WMG CEO Robert Kyncl and Revelator Founder & CEO Bruno Guez (MBW)
Warner Music Group (WMG) has officially moved to neutralize its competitors’ tech advantage by entering into a definitive agreement to acquire Revelator. While the deal, set to close next quarter, is being framed as a boost to WMG’s distribution “firepower,” the industry context reveals a much larger battle for dominance in the independent sector.
The “Anti-FUGA” Strategy
The acquisition is a direct answer to Universal Music Group’s ownership of FUGA (via Virgin Music Group). By absorbing Revelator, WMG is gaining a “turn-key” white-label solution that allows them to compete head-to-head for high-value indie labels that require sophisticated, cloud-based infrastructure.
Revelator’s suite, including its Pro and API solutions, specializes in the “unsexy” but essential side of the business: royalty accounting, rights management, and real-time analytics. As WMG CEO Robert Kyncl noted, the goal is to “turbocharge” the global infrastructure of WMG and its independent arm, ADA.
From “Whisper” to Reality
Industry insiders saw this coming. MBW’s Tim Ingham flagged “heavy acquisitive interest” in Revelator as early as January, noting that the company’s tech stack was a perfect fit for a major looking to internalize its distribution tech.
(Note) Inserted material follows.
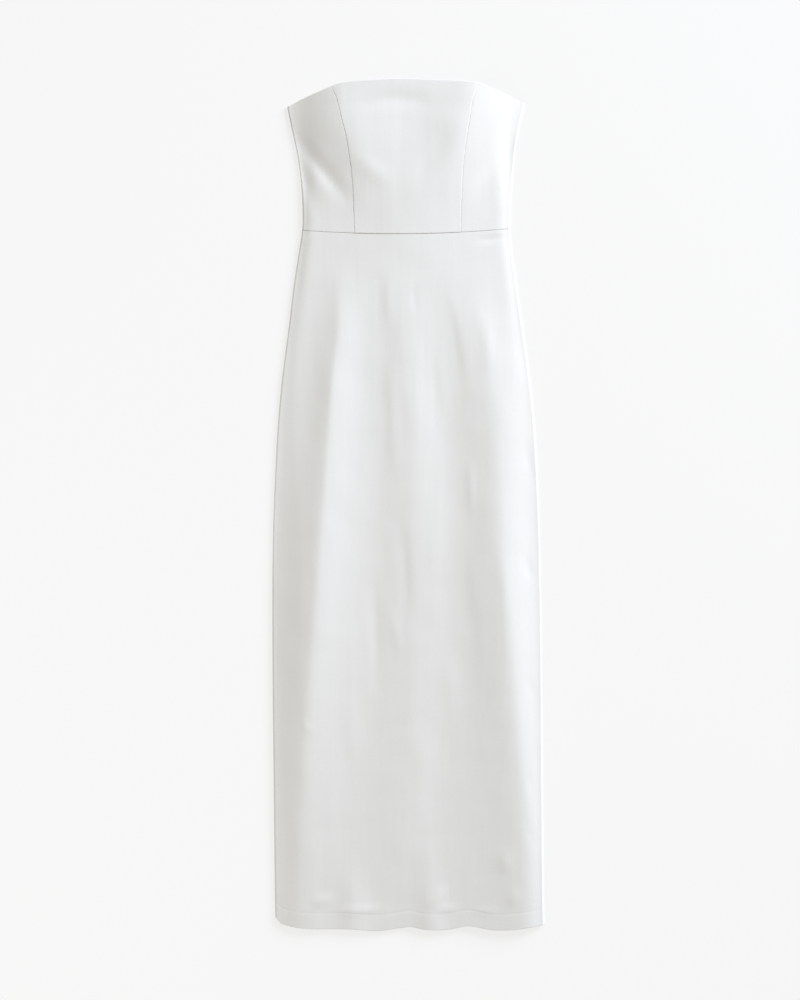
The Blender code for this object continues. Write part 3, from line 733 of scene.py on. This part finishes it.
def woven(name, colour, roughness, sheen, thread, depth):
    """Cloth of warp floats: soft streaks in the colour, and weave lines over drawn streaks in the relief."""
    material, tree, shader = new_material(name, colour, roughness)
    shader.inputs["Sheen Weight"].default_value = sheen
    shader.inputs["Sheen Roughness"].default_value = 0.4
    places = node_in(tree, "ShaderNodeTexCoord", (-1300, 0))
    stretch = node_in(tree, "ShaderNodeMapping", (-1100, 200))
    stretch.inputs["Scale"].default_value = STREAK_SCALE
    tree.links.new(places.outputs["Object"], stretch.inputs["Vector"])
    streaks = node_in(tree, "ShaderNodeTexNoise", (-900, 200), Scale=1.0, Detail=3.0, Roughness=0.6)
    tree.links.new(stretch.outputs["Vector"], streaks.inputs["Vector"])
    tint = node_in(tree, "ShaderNodeMix", (-600, 200), data_type="RGBA")
    tint.inputs["A"].default_value = (*[channel * (1 - TINT_SPREAD) for channel in colour], 1.0)
    tint.inputs["B"].default_value = (*[channel * (1 + TINT_SPREAD) for channel in colour], 1.0)
    grain = node_in(tree, "ShaderNodeTexNoise", (-900, 450), Scale=GRAIN_SCALE, Detail=1.0)
    tree.links.new(places.outputs["Object"], grain.inputs["Vector"])
    both = node_in(tree, "ShaderNodeMix", (-750, 350), data_type="FLOAT")
    both.inputs["Factor"].default_value = GRAIN_SHARE
    tree.links.new(streaks.outputs["Fac"], both.inputs["A"])
    tree.links.new(grain.outputs["Fac"], both.inputs["B"])
    tree.links.new(both.outputs["Result"], tint.inputs["Factor"])
    tree.links.new(tint.outputs["Result"], shader.inputs["Base Color"])
    turn = node_in(tree, "ShaderNodeMapping", (-1100, -200))
    turn.inputs["Rotation"].default_value = (0.0, 0.0, WEAVE_TURN)
    tree.links.new(places.outputs["Object"], turn.inputs["Vector"])
    repeat = WAVE_RADIAN / thread * 2 * math.pi
    lines = node_in(tree, "ShaderNodeTexWave", (-900, -200), Scale=repeat, Distortion=1.5)
    lines.inputs["Detail"].default_value = 1.0
    tree.links.new(turn.outputs["Vector"], lines.inputs["Vector"])
    relief = node_in(tree, "ShaderNodeBump", (-400, -200), Strength=0.25, Distance=depth)
    tree.links.new(lines.outputs["Fac"], relief.inputs["Height"])
    drawn = node_in(tree, "ShaderNodeMapping", (-1100, -500))
    drawn.inputs["Scale"].default_value = DRAWN_SCALE
    tree.links.new(places.outputs["Object"], drawn.inputs["Vector"])
    hang = node_in(tree, "ShaderNodeTexNoise", (-900, -500), Scale=1.0, Detail=2.5, Roughness=0.45)
    tree.links.new(drawn.outputs["Vector"], hang.inputs["Vector"])
    soft = node_in(tree, "ShaderNodeBump", (-600, -400), Strength=1.0, Distance=DRAWN_DEPTH)
    tree.links.new(hang.outputs["Fac"], soft.inputs["Height"])
    tree.links.new(soft.outputs["Normal"], relief.inputs["Normal"])
    tree.links.new(relief.outputs["Normal"], shader.inputs["Normal"])
    return material


def satin_materials():
    """The shining and the dull side of the satin, made once."""
    look = bpy.context.scene.satin_look
    if "satin_face" not in bpy.data.materials:
        woven("satin_face", look.colour, look.roughness, look.sheen, look.thread, FACE_DEPTH)
        woven("satin_reverse", look.reverse, look.reverse_roughness, look.sheen, look.thread, REVERSE_DEPTH)
    return [bpy.data.materials["satin_face"], bpy.data.materials["satin_reverse"]]


def wear(obj, node):
    """Puts a finished panel on the dress in place of its node."""
    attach(obj, BODY)
    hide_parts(node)


class DRESS_OT_stage(bpy.types.Operator):
    """Lay the pale floor, hang the lights and set the camera over the dress"""

    bl_idname = "dress.stage"
    bl_label = "Stage"

    def execute(self, context):
        look = context.scene.stage_look
        self.add_floor(look)
        centre = Vector((look.camera_x, look.camera_y, 0.0))
        self.add_light(KEY, look.key_watts, centre)
        self.add_light(FILL, look.fill_watts, centre)
        world = bpy.data.worlds.new("studio")
        world.use_nodes = True
        world.node_tree.nodes["Background"].inputs["Color"].default_value = SKY_COLOUR
        world.node_tree.nodes["Background"].inputs["Strength"].default_value = look.sky
        context.scene.world = world
        context.scene.view_settings.view_transform = "Standard"
        self.add_camera(look, centre)
        return {"FINISHED"}

    def add_floor(self, look):
        bm = bmesh.new()
        bmesh.ops.create_grid(bm, x_segments=1, y_segments=1, size=FLOOR_REACH)
        material, tree, shader = new_material("floor", look.floor, 0.9)
        shader.inputs["Specular IOR Level"].default_value = 0.1
        shader.inputs["Emission Color"].default_value = (1.0, 1.0, 1.0, 1.0)
        places = node_in(tree, "ShaderNodeTexCoord", (-900, -300))
        towards = node_in(tree, "ShaderNodeVectorMath", (-700, -300), operation="DOT_PRODUCT")
        towards.inputs[1].default_value = TOWARDS_KEY
        tree.links.new(places.outputs["Object"], towards.inputs[0])
        glow = node_in(tree, "ShaderNodeMath", (-500, -300), operation="MULTIPLY_ADD", use_clamp=True)
        glow.inputs[1].default_value = -look.floor_even
        glow.inputs[2].default_value = look.floor_glow
        tree.links.new(towards.outputs["Value"], glow.inputs[0])
        tree.links.new(glow.outputs["Value"], shader.inputs["Emission Strength"])
        object_from("floor", bm, [material])

    def add_light(self, lamp, watts, centre):
        data = bpy.data.lights.new(lamp.name, "AREA")
        data.energy = watts
        data.size = lamp.size
        data.color = lamp.colour
        around, up = math.radians(lamp.azimuth), math.radians(lamp.elevation)
        out = Vector((math.cos(around) * math.cos(up), math.sin(around) * math.cos(up), math.sin(up)))
        light = link(bpy.data.objects.new(lamp.name, data))
        light.location = centre + out * lamp.distance
        light.rotation_euler = (-out).to_track_quat("-Z", "Y").to_euler()

    def add_camera(self, look, centre):
        data = bpy.data.cameras.new("camera")
        data.sensor_width = SENSOR_WIDTH
        data.lens = data.sensor_width * look.camera_height / look.frame_height
        camera = link(bpy.data.objects.new("camera", data))
        camera.location = centre + Vector((0.0, 0.0, look.camera_height))
        bpy.context.scene.camera = camera


class DRESS_OT_skirt(bpy.types.Operator):
    """Cut and lay the front and the two back pieces of the skirt"""

    bl_idname = "dress.skirt"
    bl_label = "Skirt"

    def execute(self, context):
        sizes = context.scene.cloth_sizes
        half = sizes.seam_gap / 2
        high = beside(waist, -half)
        hem_lines = [sizes.hem_depth + stop for stop in HEM_LINE_STOPS]
        panels = {
            "skirt_back_left": Panel(
                False, outline_left, beside(centre_back, -half), hem, high,
                "roll", "seam", "fold", "seam", 0.0, BACK_CREASES,
            ),
            "skirt_back_right": Panel(
                False, beside(centre_back, half), outline_right, hem, high,
                "seam", "roll", "fold", "seam", 0.0, BACK_CREASES,
            ),
            "skirt_front": Panel(
                True, outline_left, outline_right, hem, high,
                "roll", "roll", "fold", "seam", 0.0, SKIRT_CREASES,
            ),
        }
        for node, panel in panels.items():
            obj = add_panel(node + "_satin", panel, sizes, satin_materials(), hem_lines)
            wear(obj, node)
        return {"FINISHED"}


class DRESS_OT_bodice(bpy.types.Operator):
    """Cut and lay the three front and the two back pieces of the bodice"""

    bl_idname = "dress.bodice"
    bl_label = "Bodice"

    def execute(self, context):
        sizes = context.scene.cloth_sizes
        half = sizes.seam_gap / 2
        low = beside(waist, half)
        step, centre_step = sizes.bodice_proud, sizes.bodice_proud + sizes.centre_proud
        panels = {
            "bodice_back_left": Panel(
                False, outline_left, beside(centre_back, -half), low, back_top_edge,
                "roll", "seam", "seam", "fold", 0.0, BACK_CREASES,
            ),
            "bodice_back_right": Panel(
                False, beside(centre_back, half), outline_right, low, back_top_edge,
                "seam", "roll", "seam", "fold", 0.0, BACK_CREASES,
            ),
            "bodice_side_front_left": Panel(
                True, outline_left, beside(princess_left, -half), low, top_edge,
                "roll", "seam", "seam", "fold", step, BODICE_CREASES,
            ),
            "bodice_centre_front": Panel(
                True, beside(princess_left, half), beside(princess_right, -half), low, top_edge,
                "seam", "seam", "seam", "fold", centre_step, BODICE_CREASES,
            ),
            "bodice_side_front_right": Panel(
                True, beside(princess_right, half), outline_right, low, top_edge,
                "seam", "roll", "seam", "fold", step, BODICE_CREASES,
            ),
        }
        for node, panel in panels.items():
            wear(add_panel(node + "_satin", panel, sizes, satin_materials()), node)
        return {"FINISHED"}


class DRESS_PT_pieces(bpy.types.Panel):
    """Lists the pieces of the dress and its stage"""

    bl_idname = "DRESS_PT_pieces"
    bl_label = "Strapless dress"
    bl_space_type = "VIEW_3D"
    bl_region_type = "UI"
    bl_category = "Dress"

    def draw(self, context):
        for group in (context.scene.cloth_sizes, context.scene.satin_look, context.scene.stage_look):
            box = self.layout.box()
            for name in group.bl_rna.properties.keys():
                if name not in ("rna_type", "name"):
                    box.prop(group, name)
        for operator in OPERATORS:
            self.layout.operator(operator.bl_idname)


OPERATORS = (DRESS_OT_stage, DRESS_OT_skirt, DRESS_OT_bodice)
GROUPS = {"cloth_sizes": ClothSizes, "satin_look": SatinLook, "stage_look": StageLook}


def register():
    for cls in (*GROUPS.values(), *OPERATORS, DRESS_PT_pieces):
        bpy.utils.register_class(cls)
    for name, group in GROUPS.items():
        setattr(bpy.types.Scene, name, bpy.props.PointerProperty(type=group))


def unregister():
    for name in GROUPS:
        delattr(bpy.types.Scene, name)
    for cls in (DRESS_PT_pieces, *reversed(OPERATORS), *reversed(GROUPS.values())):
        bpy.utils.unregister_class(cls)


def main():
    register()
    bpy.ops.dress.stage()
    bpy.ops.dress.skirt()
    bpy.ops.dress.bodice()


if __name__ == "__main__":
    main()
For the independent community, the concern remains whether a major-owned platform can stay “fairer and simpler,” as Revelator Founder Bruno Guez has promised. However, for WMG, the math is simple: by owning the pipes (the distribution tech) and the data (real-time analytics), they are securing their position as the primary engine for the next generation of global hits.